Tue. Dec 7th, 2021

With Annotations from Apolinario Mabini’s Memorias de la Revolución Filipina

by Adolfo Quizon Paglinawan

Part 2: Fast forward to the Americans.

As Mabini had anticipated, our improvised militia could not face up with the disciplined American troops.

Moreover, it must be admitted that the Filipino forces stationed around Manila were not in position to attack the Americans. General Artemio Ricarte, in command of the detachments in the south, and General Luciano San Miguel, commander of the eastern zone, were in Malolos.

The Katipunan was really a ragtag army. Little accustomed to war, the Filipino commanders and officers hardly appreciated the value of military coordination and discipline so that the emplacements were not appraised of any approaching order and precision.
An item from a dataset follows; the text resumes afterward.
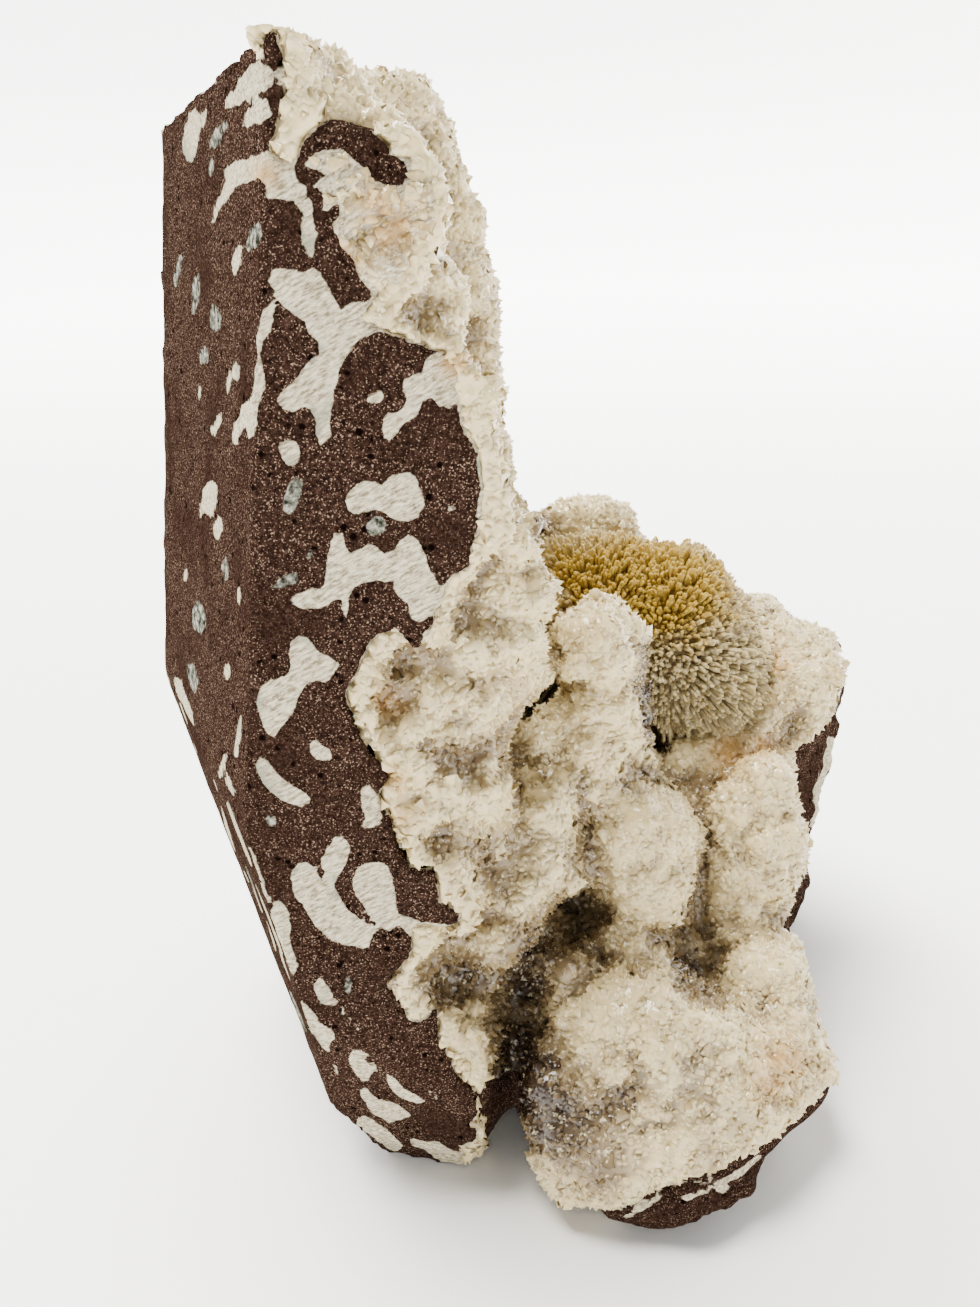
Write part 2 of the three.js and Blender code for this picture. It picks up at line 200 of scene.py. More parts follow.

Emilio Aguinaldo, who had scant appreciation of the advantages of a unified command and coordinated tactics, made no provision for the prompt restoration of communications. The Filipino general staff had not studied or laid down any plans for offensive or withdrawal movements in case of an outbreak of hostilities.

Aguinaldo wanted to keep the forces around Manila under his direct orders, commanding them from his residence in Malolos, following the Congress at Barasoain Church. He could not, however, devote himself completely to the duties of this command because of his preoccupations as head of the government and the conceit of personally micromanaging many matters which should have been channeled through the departments of the central administration.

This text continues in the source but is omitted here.